*TASK:*
Repeat only the lines from the one containing "before = set(bpy.data.objects)" through the one containing "obj.data.transform(world)", exactly as written, both ends included.

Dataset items

☆ ☆ ☆ ☆

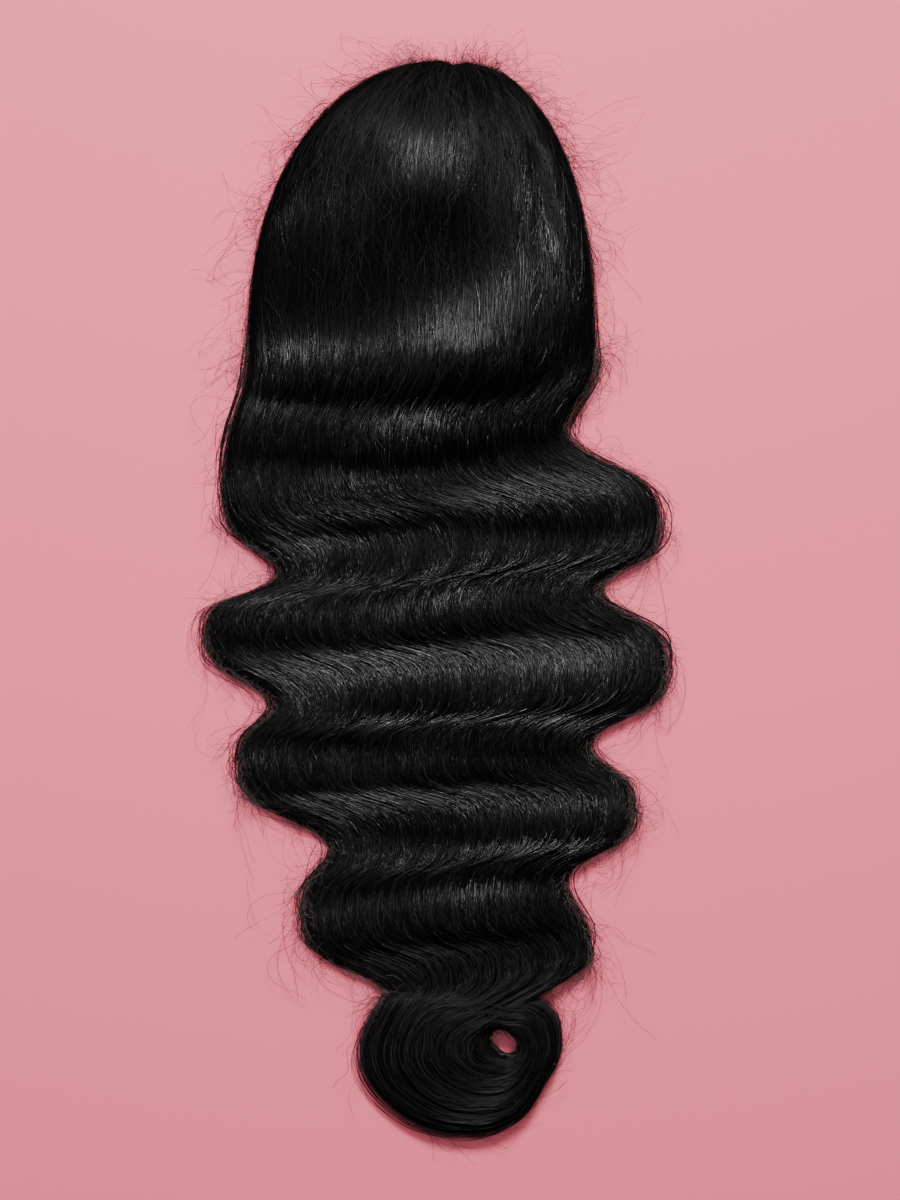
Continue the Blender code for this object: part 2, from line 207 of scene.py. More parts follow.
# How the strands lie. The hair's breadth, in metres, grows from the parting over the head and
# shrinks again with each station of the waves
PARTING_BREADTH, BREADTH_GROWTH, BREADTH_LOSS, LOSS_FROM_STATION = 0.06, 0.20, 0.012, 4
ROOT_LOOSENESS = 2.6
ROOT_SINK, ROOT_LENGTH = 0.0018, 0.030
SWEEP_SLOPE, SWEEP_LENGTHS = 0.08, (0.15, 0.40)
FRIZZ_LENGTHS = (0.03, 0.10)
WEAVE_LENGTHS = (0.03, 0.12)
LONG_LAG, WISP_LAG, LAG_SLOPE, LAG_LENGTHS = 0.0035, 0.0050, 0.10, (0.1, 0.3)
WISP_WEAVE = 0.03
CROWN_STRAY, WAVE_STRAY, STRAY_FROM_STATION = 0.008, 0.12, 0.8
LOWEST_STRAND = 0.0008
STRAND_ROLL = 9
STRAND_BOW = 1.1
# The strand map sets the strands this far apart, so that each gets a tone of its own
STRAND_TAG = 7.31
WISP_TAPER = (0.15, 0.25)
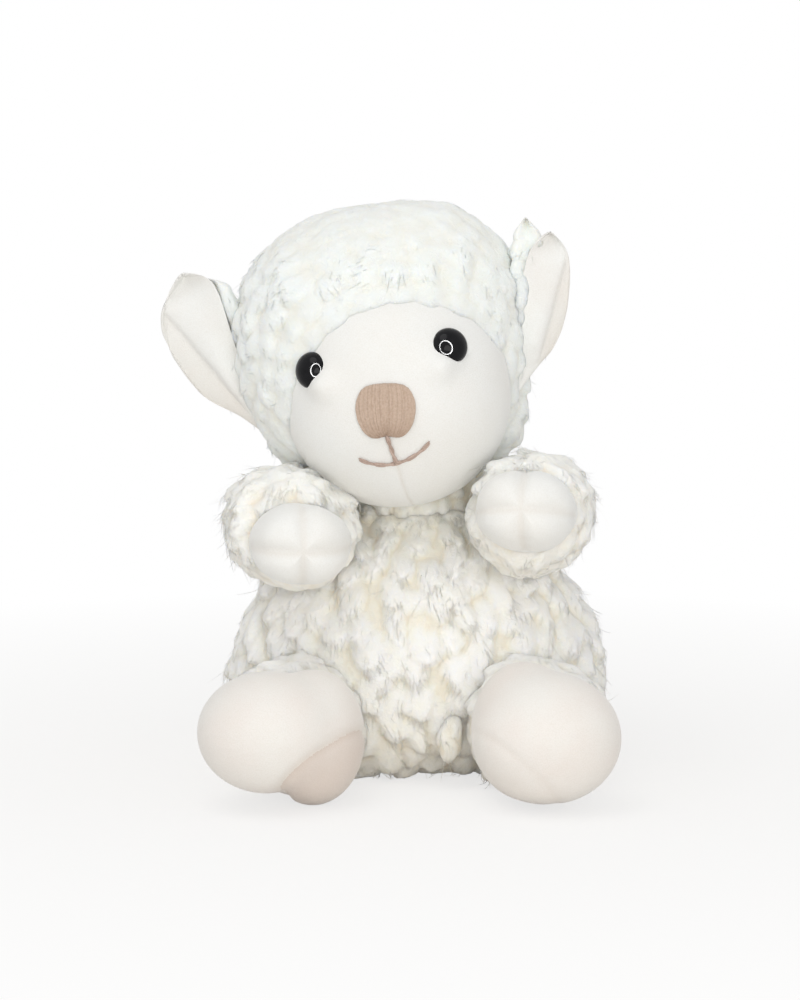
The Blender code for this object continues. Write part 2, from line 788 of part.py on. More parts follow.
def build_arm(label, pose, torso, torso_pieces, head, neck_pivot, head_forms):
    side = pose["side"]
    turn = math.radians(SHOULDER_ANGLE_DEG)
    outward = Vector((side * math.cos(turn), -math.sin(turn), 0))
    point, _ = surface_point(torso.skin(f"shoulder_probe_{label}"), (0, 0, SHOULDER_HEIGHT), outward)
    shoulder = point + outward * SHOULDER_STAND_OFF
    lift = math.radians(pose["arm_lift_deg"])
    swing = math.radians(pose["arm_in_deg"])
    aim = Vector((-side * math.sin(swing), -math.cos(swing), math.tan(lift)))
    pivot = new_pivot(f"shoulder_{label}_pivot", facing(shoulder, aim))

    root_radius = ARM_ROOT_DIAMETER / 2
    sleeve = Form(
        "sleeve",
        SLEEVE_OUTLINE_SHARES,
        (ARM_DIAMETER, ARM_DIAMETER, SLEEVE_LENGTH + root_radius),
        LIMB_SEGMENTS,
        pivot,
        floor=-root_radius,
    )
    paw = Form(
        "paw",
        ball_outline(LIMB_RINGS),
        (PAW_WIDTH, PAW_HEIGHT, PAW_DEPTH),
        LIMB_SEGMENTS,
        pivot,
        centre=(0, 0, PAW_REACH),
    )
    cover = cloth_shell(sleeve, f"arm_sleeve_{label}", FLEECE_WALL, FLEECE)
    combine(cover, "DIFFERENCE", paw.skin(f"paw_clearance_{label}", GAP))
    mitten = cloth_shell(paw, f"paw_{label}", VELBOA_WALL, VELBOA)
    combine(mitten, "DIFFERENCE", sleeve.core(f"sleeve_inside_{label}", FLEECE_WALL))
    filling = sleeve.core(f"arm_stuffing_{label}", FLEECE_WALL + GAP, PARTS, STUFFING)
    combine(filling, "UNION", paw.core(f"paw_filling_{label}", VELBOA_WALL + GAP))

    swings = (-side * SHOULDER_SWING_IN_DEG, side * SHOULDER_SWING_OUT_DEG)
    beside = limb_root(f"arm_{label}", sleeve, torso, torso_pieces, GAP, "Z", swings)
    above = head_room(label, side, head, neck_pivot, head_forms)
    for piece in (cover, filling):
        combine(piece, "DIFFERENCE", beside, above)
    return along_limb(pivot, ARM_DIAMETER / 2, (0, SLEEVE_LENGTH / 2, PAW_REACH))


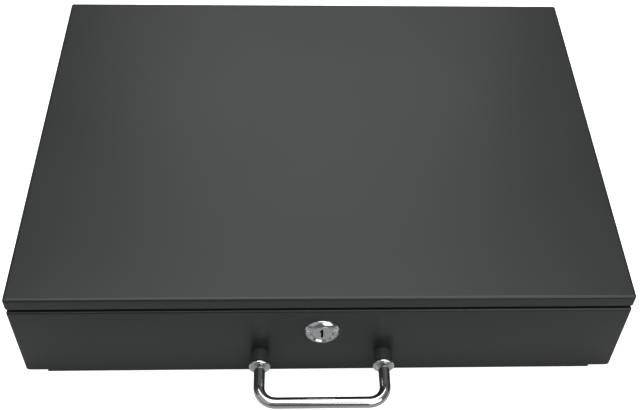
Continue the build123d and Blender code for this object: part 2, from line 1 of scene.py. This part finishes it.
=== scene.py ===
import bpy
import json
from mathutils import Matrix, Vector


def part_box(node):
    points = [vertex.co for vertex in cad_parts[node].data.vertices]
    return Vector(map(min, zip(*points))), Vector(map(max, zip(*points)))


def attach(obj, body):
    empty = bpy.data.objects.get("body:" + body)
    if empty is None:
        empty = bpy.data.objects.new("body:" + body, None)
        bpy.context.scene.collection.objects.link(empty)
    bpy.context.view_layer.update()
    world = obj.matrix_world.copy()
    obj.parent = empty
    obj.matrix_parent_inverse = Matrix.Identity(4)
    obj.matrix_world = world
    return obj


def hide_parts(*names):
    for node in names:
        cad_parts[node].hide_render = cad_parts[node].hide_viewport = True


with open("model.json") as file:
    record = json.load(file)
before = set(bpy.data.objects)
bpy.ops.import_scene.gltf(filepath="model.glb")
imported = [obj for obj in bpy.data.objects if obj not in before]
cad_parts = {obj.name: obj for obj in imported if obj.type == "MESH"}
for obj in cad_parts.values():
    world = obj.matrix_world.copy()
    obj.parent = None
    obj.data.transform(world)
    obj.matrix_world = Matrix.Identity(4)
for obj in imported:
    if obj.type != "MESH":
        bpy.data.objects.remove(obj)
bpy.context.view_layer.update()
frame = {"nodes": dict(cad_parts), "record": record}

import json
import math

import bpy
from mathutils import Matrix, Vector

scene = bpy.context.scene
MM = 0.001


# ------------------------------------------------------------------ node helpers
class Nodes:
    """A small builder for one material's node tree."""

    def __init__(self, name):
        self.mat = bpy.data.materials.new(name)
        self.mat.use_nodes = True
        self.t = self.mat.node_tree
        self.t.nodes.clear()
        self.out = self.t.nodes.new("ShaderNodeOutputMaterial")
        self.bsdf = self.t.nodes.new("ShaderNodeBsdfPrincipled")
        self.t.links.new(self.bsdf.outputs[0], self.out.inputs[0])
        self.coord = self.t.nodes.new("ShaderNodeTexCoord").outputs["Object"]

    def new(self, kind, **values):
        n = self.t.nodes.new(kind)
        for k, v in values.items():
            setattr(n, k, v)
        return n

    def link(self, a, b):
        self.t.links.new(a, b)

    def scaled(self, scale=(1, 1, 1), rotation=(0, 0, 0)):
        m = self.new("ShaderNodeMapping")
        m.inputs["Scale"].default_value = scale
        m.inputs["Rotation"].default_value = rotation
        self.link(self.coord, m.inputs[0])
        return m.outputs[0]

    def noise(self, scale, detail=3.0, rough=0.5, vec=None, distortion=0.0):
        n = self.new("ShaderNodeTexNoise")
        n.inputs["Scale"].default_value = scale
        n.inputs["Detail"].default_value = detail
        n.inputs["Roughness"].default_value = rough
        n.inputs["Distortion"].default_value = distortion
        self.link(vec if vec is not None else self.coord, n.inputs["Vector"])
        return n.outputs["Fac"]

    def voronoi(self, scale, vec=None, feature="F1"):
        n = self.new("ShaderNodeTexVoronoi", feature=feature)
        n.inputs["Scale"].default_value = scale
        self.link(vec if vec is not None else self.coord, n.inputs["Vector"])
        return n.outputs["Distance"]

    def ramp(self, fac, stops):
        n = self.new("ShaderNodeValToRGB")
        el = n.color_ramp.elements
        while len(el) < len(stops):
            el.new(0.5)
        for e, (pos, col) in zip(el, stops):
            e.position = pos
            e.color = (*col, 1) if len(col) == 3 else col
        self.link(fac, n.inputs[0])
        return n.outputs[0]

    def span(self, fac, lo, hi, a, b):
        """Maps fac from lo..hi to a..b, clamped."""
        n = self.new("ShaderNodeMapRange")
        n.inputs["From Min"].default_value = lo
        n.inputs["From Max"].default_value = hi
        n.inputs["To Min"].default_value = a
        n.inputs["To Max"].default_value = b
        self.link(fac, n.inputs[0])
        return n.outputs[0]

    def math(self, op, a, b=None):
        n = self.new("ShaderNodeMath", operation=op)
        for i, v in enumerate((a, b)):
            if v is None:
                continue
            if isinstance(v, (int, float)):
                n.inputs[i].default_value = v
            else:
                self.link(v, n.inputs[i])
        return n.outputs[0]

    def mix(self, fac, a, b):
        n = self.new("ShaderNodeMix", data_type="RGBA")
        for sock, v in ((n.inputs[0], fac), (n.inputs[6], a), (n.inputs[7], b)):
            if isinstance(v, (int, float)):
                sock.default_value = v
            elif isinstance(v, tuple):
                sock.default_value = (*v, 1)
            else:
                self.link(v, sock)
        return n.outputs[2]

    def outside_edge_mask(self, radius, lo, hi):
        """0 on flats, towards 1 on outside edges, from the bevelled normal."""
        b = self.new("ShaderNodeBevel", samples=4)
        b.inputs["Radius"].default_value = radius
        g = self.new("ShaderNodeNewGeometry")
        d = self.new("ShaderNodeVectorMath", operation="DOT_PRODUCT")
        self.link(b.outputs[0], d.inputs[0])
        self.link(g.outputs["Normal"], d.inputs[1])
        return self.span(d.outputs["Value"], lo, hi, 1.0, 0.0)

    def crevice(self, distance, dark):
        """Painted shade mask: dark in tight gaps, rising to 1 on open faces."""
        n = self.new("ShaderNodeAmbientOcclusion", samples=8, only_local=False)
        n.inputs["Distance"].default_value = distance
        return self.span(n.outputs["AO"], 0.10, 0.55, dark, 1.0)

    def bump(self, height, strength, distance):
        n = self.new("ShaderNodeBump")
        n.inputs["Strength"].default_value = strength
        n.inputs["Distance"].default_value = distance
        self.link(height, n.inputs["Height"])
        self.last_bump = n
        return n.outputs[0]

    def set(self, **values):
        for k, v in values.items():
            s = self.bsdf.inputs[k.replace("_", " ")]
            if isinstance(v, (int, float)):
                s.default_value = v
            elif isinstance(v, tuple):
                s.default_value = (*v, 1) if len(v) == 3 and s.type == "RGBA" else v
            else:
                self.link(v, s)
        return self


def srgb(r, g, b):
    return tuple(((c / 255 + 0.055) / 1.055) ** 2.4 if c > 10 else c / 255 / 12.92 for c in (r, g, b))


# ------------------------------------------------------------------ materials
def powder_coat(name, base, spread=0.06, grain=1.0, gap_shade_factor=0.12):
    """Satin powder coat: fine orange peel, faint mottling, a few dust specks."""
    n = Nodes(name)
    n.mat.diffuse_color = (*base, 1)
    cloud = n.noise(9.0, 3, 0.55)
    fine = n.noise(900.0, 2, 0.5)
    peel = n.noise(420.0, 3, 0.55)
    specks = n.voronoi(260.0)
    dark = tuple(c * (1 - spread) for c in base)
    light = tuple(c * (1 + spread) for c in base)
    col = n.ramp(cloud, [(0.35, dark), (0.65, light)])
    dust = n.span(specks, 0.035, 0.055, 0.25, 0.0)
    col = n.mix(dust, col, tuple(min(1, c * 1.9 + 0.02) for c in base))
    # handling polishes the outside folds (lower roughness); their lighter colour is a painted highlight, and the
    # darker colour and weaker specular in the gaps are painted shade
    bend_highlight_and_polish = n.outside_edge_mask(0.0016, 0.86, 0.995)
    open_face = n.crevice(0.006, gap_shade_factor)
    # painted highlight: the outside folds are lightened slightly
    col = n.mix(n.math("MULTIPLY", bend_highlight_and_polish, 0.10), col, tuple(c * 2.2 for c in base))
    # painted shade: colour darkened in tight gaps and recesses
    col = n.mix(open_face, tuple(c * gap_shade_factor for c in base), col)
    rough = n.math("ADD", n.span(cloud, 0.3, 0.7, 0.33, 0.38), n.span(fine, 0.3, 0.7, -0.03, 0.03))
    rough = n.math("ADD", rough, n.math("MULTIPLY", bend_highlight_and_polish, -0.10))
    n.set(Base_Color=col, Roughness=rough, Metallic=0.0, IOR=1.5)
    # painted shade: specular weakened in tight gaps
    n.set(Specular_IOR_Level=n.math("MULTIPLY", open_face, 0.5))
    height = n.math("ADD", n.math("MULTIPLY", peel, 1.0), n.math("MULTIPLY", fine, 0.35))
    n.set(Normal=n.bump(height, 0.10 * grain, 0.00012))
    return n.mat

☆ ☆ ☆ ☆

*WORKED SOLUTION:*
before = set(bpy.data.objects)
bpy.ops.import_scene.gltf(filepath="model.glb")
imported = [obj for obj in bpy.data.objects if obj not in before]
cad_parts = {obj.name: obj for obj in imported if obj.type == "MESH"}
for obj in cad_parts.values():
    world = obj.matrix_world.copy()
    obj.parent = None
    obj.data.transform(world)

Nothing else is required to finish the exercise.